Supplied data:
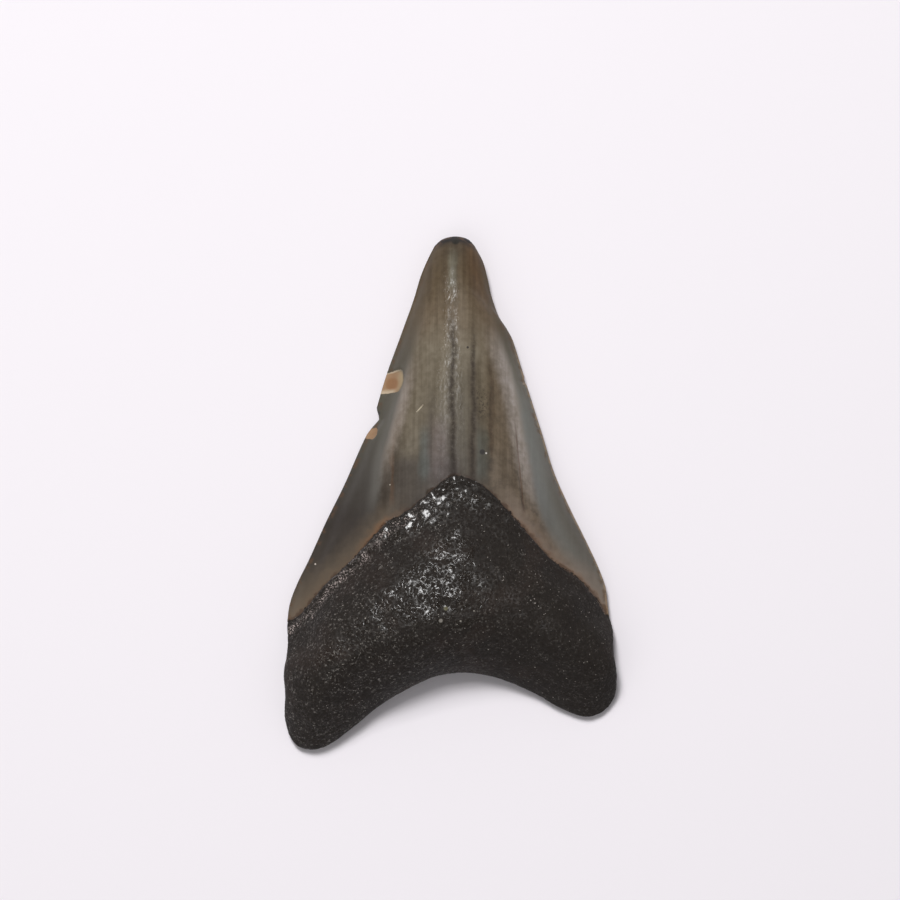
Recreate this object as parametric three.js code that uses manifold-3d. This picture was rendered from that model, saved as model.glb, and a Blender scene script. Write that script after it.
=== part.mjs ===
// A worn fossil megalodon tooth, lying flat: millimetres, +Z up, +Y towards the crown's tip.
// The bulging lingual face (the side that faced the tongue) is up, the flat labial face is down.
// The tooth grew as one piece, so it is one closed solid made of two sheets, an upper and a
// lower one, that meet along the outline. Each sheet is a crown patch above a root patch.
import * as THREE from 'three';
import { mergeVertices } from 'three/addons/utils/BufferGeometryUtils.js';
import Module from 'manifold-3d';

// Heights above the table
const tipHeight = 2.3;            // middle of the worn tip
const edgeHeight = 1.9;           // the cutting edges
const rootSideHeight = 4.5;       // widest line of the root's rounded sides
const lobeEndHeight = 1.2;        // the same line round the ends of the lobes
const archEdge = { x: -2, wide: 10.5, rise: 3.1 };   // and how it is lifted in the arch

// Crown
const crownLength = 32;           // tip to the top of the root, on the middle line
const ridgeRise = 6.9;            // middle ridge above the cutting edges, where the root starts
const bluntTip = { rise: 2.6, round: 6 };   // part of that rise within the blunt tip
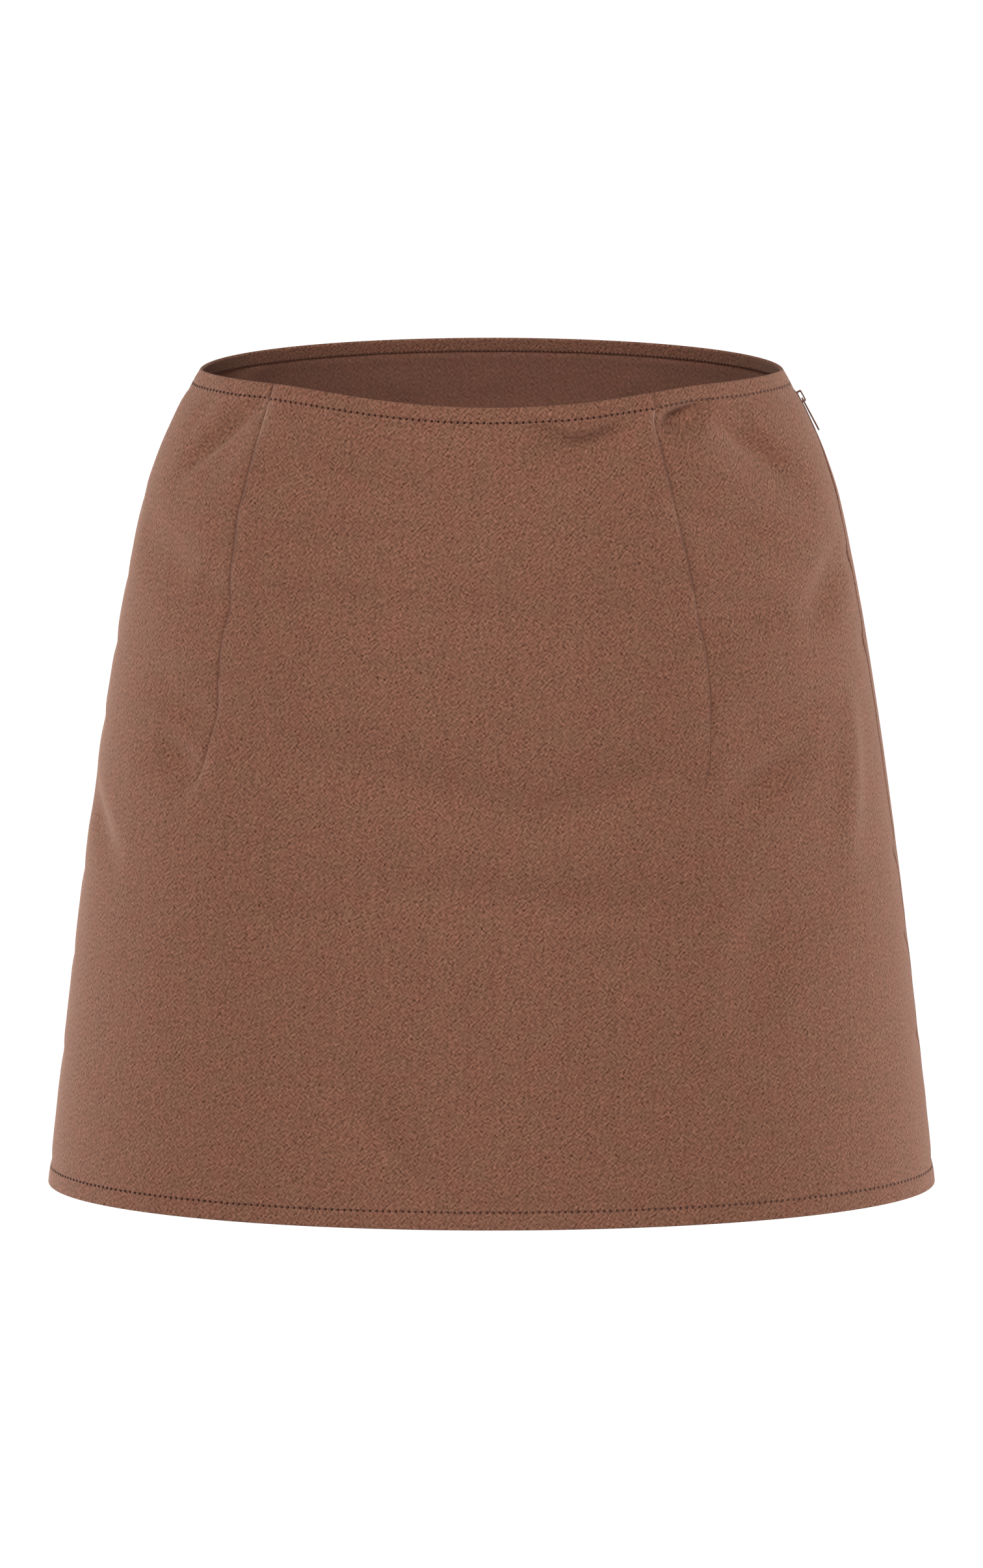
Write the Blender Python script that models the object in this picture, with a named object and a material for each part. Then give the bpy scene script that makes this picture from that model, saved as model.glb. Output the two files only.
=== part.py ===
"""Micro mini skirt, filled out as when it is worn.

A woven skirt of two panels: a front shaped by two long waist darts, and a plain back. They meet at the
side seams, their waist and hem edges are turned in, and a concealed zip closes the wearer's left seam.

Frame: metres, +Z up, origin at the centre of the waist, level with the top of the side seams. The front
faces -Y and the wearer's left is +X. A place on the cloth has a turn, the angle round the body in degrees
(0 front centre, 90 wearer's left, 180 back centre, -90 wearer's right), and a drop, its distance below the
origin's level in millimetres. A place's depth in the cloth is counted inwards from the outer face.
"""

import math

import bmesh
import bpy
import numpy as np
from mathutils import Matrix, Vector

# ---------------------------------------------------------------- driving dimensions, in millimetres
LENGTH = 345.0  # side seam, from the waist edge to the hem
CLOTH = 1.2  # wall of one layer of cloth
GAP = 0.3  # between pieces that meet at a seam or lie on each other
TURNING = 0.9  # wall of a turned-in edge
WAIST_TURNING = 6.5  # width of the waist edge that is turned in and topstitched
HEM_TURNING = 8.0
FRONT_DIP = 5.8  # how far the front waist edge sinks at the centre
FRONT_DIP_REACH = 48.0  # turn at which that dip has run out, in degrees
BACK_RISE = 2.9  # how far the back waist edge climbs at the centre
DART_DEPTH = 0.6  # the crease that a dart's stitching pulls into the outer face
DART_HALF_WIDTH = 3.0
DART_LENGTH = 166.0

ZIP_TAPE = 0.6
ZIP_TAPE_WIDTH = 11.0
ZIP_COIL = 1.4
ZIP_COIL_HALF_WIDTH = 2.2
ZIP_TOP = 8.0  # first row of the tapes, just under the waist turning
ZIP_COIL_TOP = 19.0  # the coil comes out of the slider here
ZIP_BOTTOM = 190.0
SLIDER_DROP = 9.2  # top of the slider's body
SLIDER_BODY = (8.2, 6.0, 2.0)  # length down the seam, width, thickness
SLIDER_DEPTH = 2.9  # depth of the body's outer face in the cloth
NECK = (5.3, 0.8)  # length and thickness of the blade that stands through the seam
NECK_START = 0.5
BRIDGE_HEIGHT = 1.95  # top of the loop that holds the pull tab, over the cloth
BRIDGE_WALL = 0.8
EYE_FLOOR = 0.15
EYE_HEIGHT = 1.2
PULL_LENGTH = 15.0
PULL_WIDTH = 4.0
PULL_WALL = 0.6
PULL_EYE = (2.4, 1.9)  # the hole round the bridge: length and width
PULL_SHOULDER = 0.8  # metal left round that hole
PIVOT_CLEARANCE = 0.4  # from the pull's cross bar to the foot of the bridge
SLIDER_BEVEL = 0.5
STOP_LENGTH = 3.0
STOP_BEVEL = 0.3

# Sections of the body of the skirt. The front half is an oval whose sides are pinched near the waist:
# roundness 1 is an ellipse, and more than 1 draws the sides in to a soft edge.
SECTIONS = (
    # drop, half width, front depth, back depth, front roundness
    (0.0, 121.8, 86.0, 88.0, 1.30),
    (12.0, 128.9, 88.5, 91.8, 1.26),
    (25.0, 135.3, 91.2, 96.5, 1.21),
    (48.0, 144.0, 95.5, 104.0, 1.13),
    (80.0, 151.2, 100.0, 112.0, 1.06),
    (136.0, 160.9, 105.5, 118.5, 1.00),
    (202.0, 170.2, 110.0, 121.5, 1.00),
    (290.0, 180.7, 114.0, 122.5, 1.00),
    (345.0, 186.9, 116.5, 123.5, 1.00),
)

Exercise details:
Make an exact copy of every entry.

Solution to the exercise:
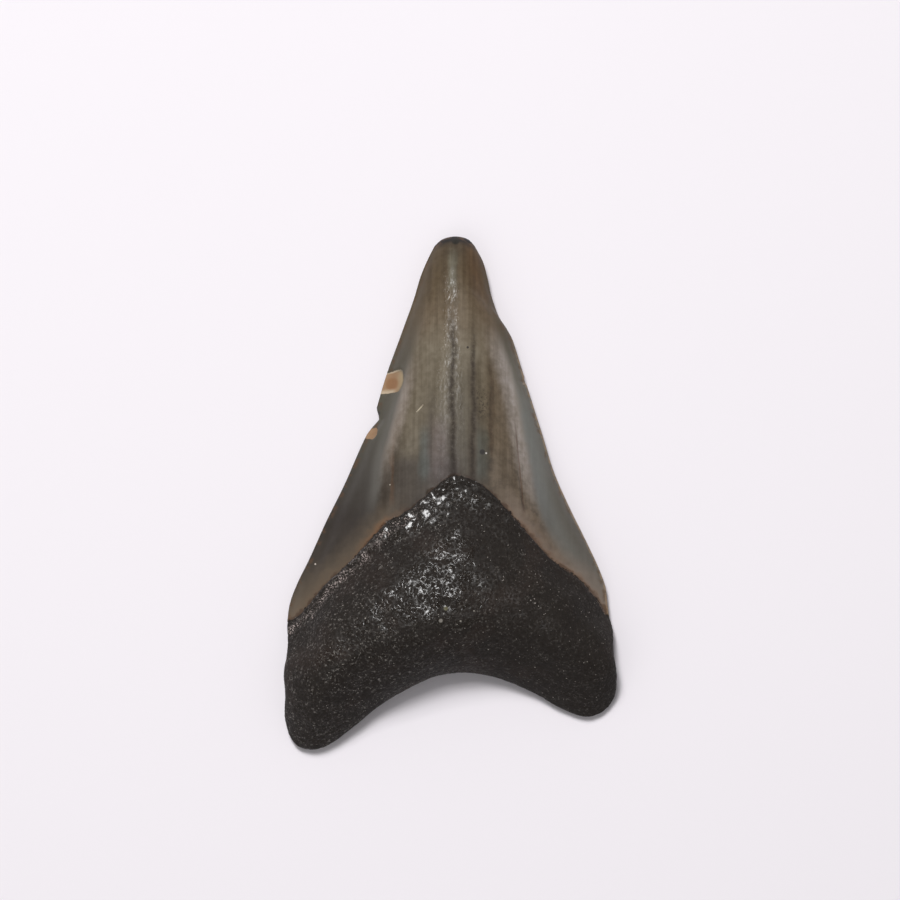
Recreate this object as parametric three.js code that uses manifold-3d. This picture was rendered from that model, saved as model.glb, and a Blender scene script. Write that script after it.
=== part.mjs ===
// A worn fossil megalodon tooth, lying flat: millimetres, +Z up, +Y towards the crown's tip.
// The bulging lingual face (the side that faced the tongue) is up, the flat labial face is down.
// The tooth grew as one piece, so it is one closed solid made of two sheets, an upper and a
// lower one, that meet along the outline. Each sheet is a crown patch above a root patch.
import * as THREE from 'three';
import { mergeVertices } from 'three/addons/utils/BufferGeometryUtils.js';
import Module from 'manifold-3d';

// Heights above the table
const tipHeight = 2.3;            // middle of the worn tip
const edgeHeight = 1.9;           // the cutting edges
const rootSideHeight = 4.5;       // widest line of the root's rounded sides
const lobeEndHeight = 1.2;        // the same line round the ends of the lobes
const archEdge = { x: -2, wide: 10.5, rise: 3.1 };   // and how it is lifted in the arch

// Crown
const crownLength = 32;           // tip to the top of the root, on the middle line
const ridgeRise = 6.9;            // middle ridge above the cutting edges, where the root starts
const bluntTip = { rise: 2.6, round: 6 };   // part of that rise within the blunt tip
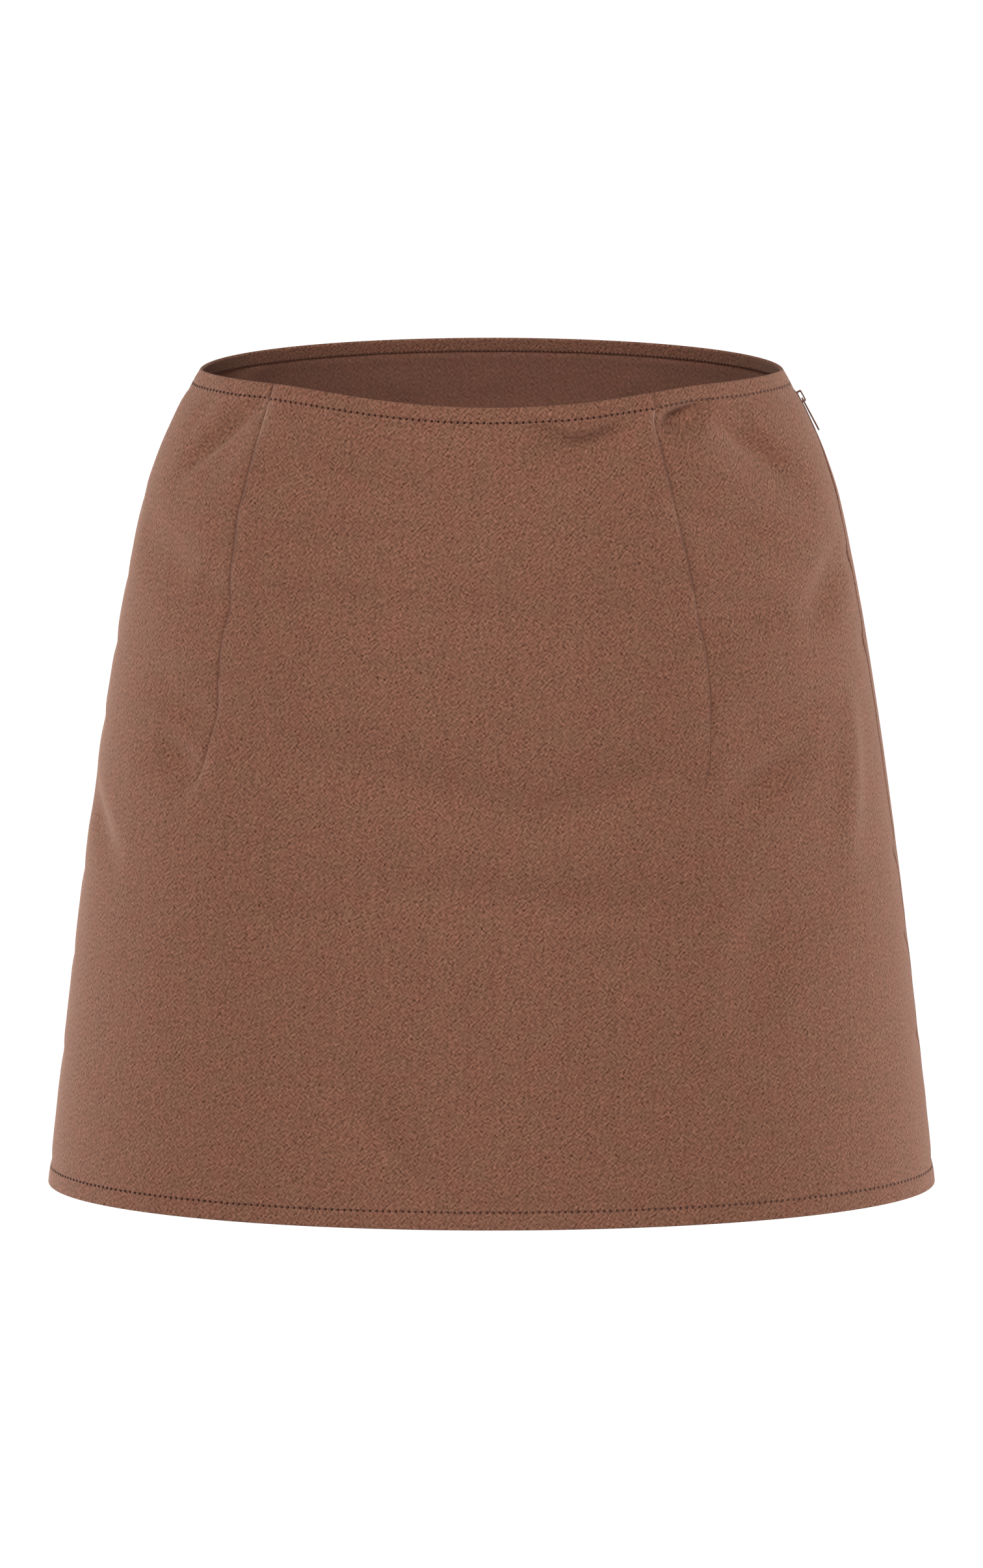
Write the Blender Python script that models the object in this picture, with a named object and a material for each part. Then give the bpy scene script that makes this picture from that model, saved as model.glb. Output the two files only.
=== part.py ===
"""Micro mini skirt, filled out as when it is worn.

A woven skirt of two panels: a front shaped by two long waist darts, and a plain back. They meet at the
side seams, their waist and hem edges are turned in, and a concealed zip closes the wearer's left seam.

Frame: metres, +Z up, origin at the centre of the waist, level with the top of the side seams. The front
faces -Y and the wearer's left is +X. A place on the cloth has a turn, the angle round the body in degrees
(0 front centre, 90 wearer's left, 180 back centre, -90 wearer's right), and a drop, its distance below the
origin's level in millimetres. A place's depth in the cloth is counted inwards from the outer face.
"""

import math

import bmesh
import bpy
import numpy as np
from mathutils import Matrix, Vector

# ---------------------------------------------------------------- driving dimensions, in millimetres
LENGTH = 345.0  # side seam, from the waist edge to the hem
CLOTH = 1.2  # wall of one layer of cloth
GAP = 0.3  # between pieces that meet at a seam or lie on each other
TURNING = 0.9  # wall of a turned-in edge
WAIST_TURNING = 6.5  # width of the waist edge that is turned in and topstitched
HEM_TURNING = 8.0
FRONT_DIP = 5.8  # how far the front waist edge sinks at the centre
FRONT_DIP_REACH = 48.0  # turn at which that dip has run out, in degrees
BACK_RISE = 2.9  # how far the back waist edge climbs at the centre
DART_DEPTH = 0.6  # the crease that a dart's stitching pulls into the outer face
DART_HALF_WIDTH = 3.0
DART_LENGTH = 166.0

ZIP_TAPE = 0.6
ZIP_TAPE_WIDTH = 11.0
ZIP_COIL = 1.4
ZIP_COIL_HALF_WIDTH = 2.2
ZIP_TOP = 8.0  # first row of the tapes, just under the waist turning
ZIP_COIL_TOP = 19.0  # the coil comes out of the slider here
ZIP_BOTTOM = 190.0
SLIDER_DROP = 9.2  # top of the slider's body
SLIDER_BODY = (8.2, 6.0, 2.0)  # length down the seam, width, thickness
SLIDER_DEPTH = 2.9  # depth of the body's outer face in the cloth
NECK = (5.3, 0.8)  # length and thickness of the blade that stands through the seam
NECK_START = 0.5
BRIDGE_HEIGHT = 1.95  # top of the loop that holds the pull tab, over the cloth
BRIDGE_WALL = 0.8
EYE_FLOOR = 0.15
EYE_HEIGHT = 1.2
PULL_LENGTH = 15.0
PULL_WIDTH = 4.0
PULL_WALL = 0.6
PULL_EYE = (2.4, 1.9)  # the hole round the bridge: length and width
PULL_SHOULDER = 0.8  # metal left round that hole
PIVOT_CLEARANCE = 0.4  # from the pull's cross bar to the foot of the bridge
SLIDER_BEVEL = 0.5
STOP_LENGTH = 3.0
STOP_BEVEL = 0.3

# Sections of the body of the skirt. The front half is an oval whose sides are pinched near the waist:
# roundness 1 is an ellipse, and more than 1 draws the sides in to a soft edge.
SECTIONS = (
    # drop, half width, front depth, back depth, front roundness
    (0.0, 121.8, 86.0, 88.0, 1.30),
    (12.0, 128.9, 88.5, 91.8, 1.26),
    (25.0, 135.3, 91.2, 96.5, 1.21),
    (48.0, 144.0, 95.5, 104.0, 1.13),
    (80.0, 151.2, 100.0, 112.0, 1.06),
    (136.0, 160.9, 105.5, 118.5, 1.00),
    (202.0, 170.2, 110.0, 121.5, 1.00),
    (290.0, 180.7, 114.0, 122.5, 1.00),
    (345.0, 186.9, 116.5, 123.5, 1.00),
)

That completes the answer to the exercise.